Is not hard to decipher...

char *data = (char *)malloc(rows*cols*sizeof(char));

simple memory allocation

char **array= (char **)malloc(rows*sizeof(char*));

memory allocation of #row char pointers

array[i] = &(data[cols*i]);

every array[i] is a pointer, a pointer to data[cols*i]

Answer 5

Each * in a declaration refers to one level of pointer indirection. so int ** means a pointer to a pointer to an int. So your function:

char **alloc_2d_char(const int rows, const int cols) 
{

returns a pointer to a pointer to a char.

  char *data = (char *)malloc(rows*cols*sizeof(char));

This declares a pointer to a char . The pointer is called data . The initialization calls malloc , which allocates a number of bytes equal to the value of the argument. This means there are rows*cols*sizeof(char) bytes, which will be equal to rows*cols , since a char is 1 byte. The malloc function returns the pointer to the new memory , which means that data now points to a chunk of memory that's rows*cols big. The (char *) before the call to malloc just casts the new memory to the same type as the pointer data .

  char **array= (char **)malloc(rows*sizeof(char*));

array is a pointer to a pointer to a char . It is also being assigned using malloc . The amount of memory being allocated this time is rows*sizeof(char) , which is equal to rows . This means that array is a pointer to a pointer to a chunk of memory big enough to hold 1 row.

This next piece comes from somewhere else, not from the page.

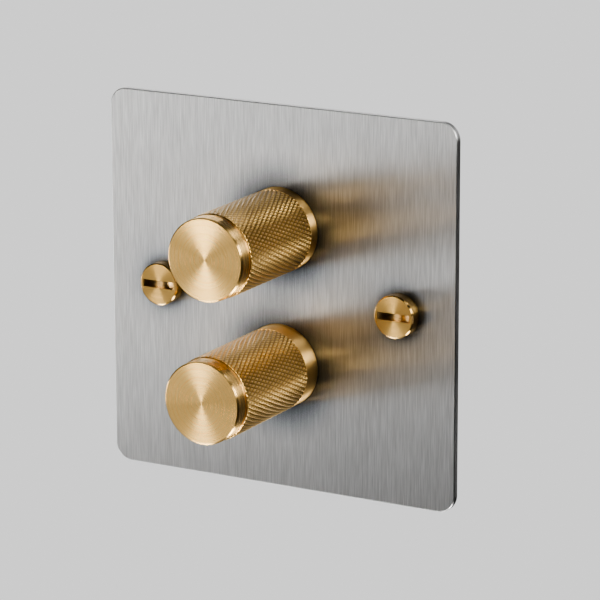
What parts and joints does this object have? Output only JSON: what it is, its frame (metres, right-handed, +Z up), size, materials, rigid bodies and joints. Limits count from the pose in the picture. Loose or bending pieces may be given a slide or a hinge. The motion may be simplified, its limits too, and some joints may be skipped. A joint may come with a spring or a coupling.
{
  "type": "rotary dimmer switch",
  "caption": "Rotary dimmer for a wall box: square brushed steel plate with long knurled brass push-and-turn knobs, slotted brass fixing screws and moulded dimmer modules behind.",
  "frame": {"origin": "centre of the gasket's rear face, which lies on the wall, midway between the two fixing screws", "axes": "+X to the right seen from the room, +Z up, +Y into the wall"},
  "size_m": [0.088, 0.0671, 0.088],
  "materials": {
    "brushed_plate": "brushed",
    "screw_brass": "spun satin",
    "cap_brass": "spun satin",
    "grip_brass": "knurled satin",
    "plated_steel": "zinc plated",
    "frame_steel": "zinc plated",
    "sheet_film": "matte",
    "gasket_rubber": "closed-cell foam",
    "natural_nylon": "matte",
    "terminal_brass": "machined",
    "bush_alloy": "cast",
    "spindle_alloy": "turned",
    "pot_plastic": "moulded",
    "carbon_film": "matte",
    "rotor_plastic": "moulded",
    "contact_bronze": "rolled",
    "board_laminate": "solder mask",
    "switch_plastic": "moulded",
    "plunger_plastic": "moulded",
    "spring_steel": "drawn wire",
    "case_plastic": "spark-eroded",
    "cover_plastic": "spark-eroded",
    "terminal_plastic": "moulded",
    "sink_aluminium": "rolled",
    "device_epoxy": "moulded",
    "ferrite": "sintered",
    "copper_wire": "enamelled",
    "film_box": "moulded"
  },
  "bodies": {
    "root": {"face_plate": "brushed_plate", "gasket": "gasket_rubber", "plate_studs": "plated_steel", "insulating_sheet": "sheet_film", "mounting_frame": "frame_steel", "frame_nuts": "plated_steel", "screw_retainers": "natural_nylon", "earth_terminal": "terminal_brass", "earth_screw": "plated_steel", "bush_nuts": "plated_steel", "lock_washers": "plated_steel", "fixing_screw_left": "screw_brass", "fixing_screw_right": "screw_brass", "upper_control_bush": "bush_alloy", "upper_pot_housing": "pot_plastic", "upper_resistance_track": "carbon_film", "upper_circuit_board": "board_laminate", "upper_push_switch_body": "switch_plastic", "upper_return_spring": "spring_steel", "upper_module_case": "case_plastic", "upper_rear_cover": "cover_plastic", "upper_terminal_block": "terminal_plastic", "upper_terminal_clamps": "terminal_brass", "upper_terminal_screws": "plated_steel", "upper_heat_sink": "sink_aluminium", "upper_power_transistors": "device_epoxy", "upper_choke_core": "ferrite", "upper_choke_winding": "copper_wire", "upper_capacitor": "film_box", "lower_control_bush": "bush_alloy", "lower_pot_housing": "pot_plastic", "lower_resistance_track": "carbon_film", "lower_circuit_board": "board_laminate", "lower_push_switch_body": "switch_plastic", "lower_return_spring": "spring_steel", "lower_module_case": "case_plastic", "lower_rear_cover": "cover_plastic", "lower_terminal_block": "terminal_plastic", "lower_terminal_clamps": "terminal_brass", "lower_terminal_screws": "plated_steel", "lower_heat_sink": "sink_aluminium", "lower_power_transistors": "device_epoxy", "lower_choke_core": "ferrite", "lower_choke_winding": "copper_wire", "lower_capacitor": "film_box"},
    "upper_pusher": {"upper_switch_plunger": "plunger_plastic"},
    "upper_knob": {"upper_knob_cap": "cap_brass", "upper_knob_body": "grip_brass", "upper_knob_insert": "natural_nylon", "upper_spindle": "spindle_alloy"},
    "upper_wiper": {"upper_wiper_rotor": "rotor_plastic", "upper_wiper_contact": "contact_bronze"},
    "lower_pusher": {"lower_switch_plunger": "plunger_plastic"},
    "lower_knob": {"lower_knob_cap": "cap_brass", "lower_knob_body": "grip_brass", "lower_knob_insert": "natural_nylon", "lower_spindle": "spindle_alloy"},
    "lower_wiper": {"lower_wiper_rotor": "rotor_plastic", "lower_wiper_contact": "contact_bronze"}
  },
  "joints": [
    {"name": "upper_push", "type": "slide", "parent": "root", "child": "upper_pusher", "axis": [0, 1, 0], "range_m": [-0.002, 0.0004], "stiffness_N_per_m": 400, "deforming": ["upper_return_spring"]},
    {"name": "upper_turn", "type": "hinge", "parent": "upper_pusher", "child": "upper_knob", "pos_m": [0, 0, 0.01575], "axis": [0, 1, 0], "range_deg": [-135, 135]},
    {"name": "upper_wipe", "type": "hinge", "parent": "root", "child": "upper_wiper", "pos_m": [0, 0, 0.01575], "axis": [0, 1, 0], "range_deg": [-135, 135]},
    {"name": "lower_push", "type": "slide", "parent": "root", "child": "lower_pusher", "axis": [0, 1, 0], "range_m": [0, 0.0024], "stiffness_N_per_m": 400, "deforming": ["lower_return_spring"]},
    {"name": "lower_turn", "type": "hinge", "parent": "lower_pusher", "child": "lower_knob", "pos_m": [0, 0, -0.01575], "axis": [0, 1, 0], "range_deg": [-135, 135]},
    {"name": "lower_wipe", "type": "hinge", "parent": "root", "child": "lower_wiper", "pos_m": [0, 0, -0.01575], "axis": [0, 1, 0], "range_deg": [-135, 135]}
  ],
  "couplings": [
    {"joint": "upper_wipe", "follows": "upper_turn", "ratio": 1},
    {"joint": "lower_wipe", "follows": "lower_turn", "ratio": 1}
  ]
}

 for (int i=0; i<rows; i++)
    array[i] = &(data[cols*i]);

The rest of your code initializes each element of array to hold the address of the corresponding row of the big chunk of memory. Your data pointer will point to a chunk of memory that looks like this:

col:   0 1 2 3 ... cols-1
row: 0 *
     1 *
     2 *
     3 *
     .
     .
     .
rows-1 *

And your array pointer will point to a chunk of memory with a list of pointers, each of which points to one of the asterisks in the memory chunk above.

   return array;
 }

This just returns your array pointer to a pointer, which matches the return type of the alloc_2d_char function: char ** . This means that the caller of the function will essentially obtain an array of pointers, and each of these pointers points to one of the rows of the 2D array.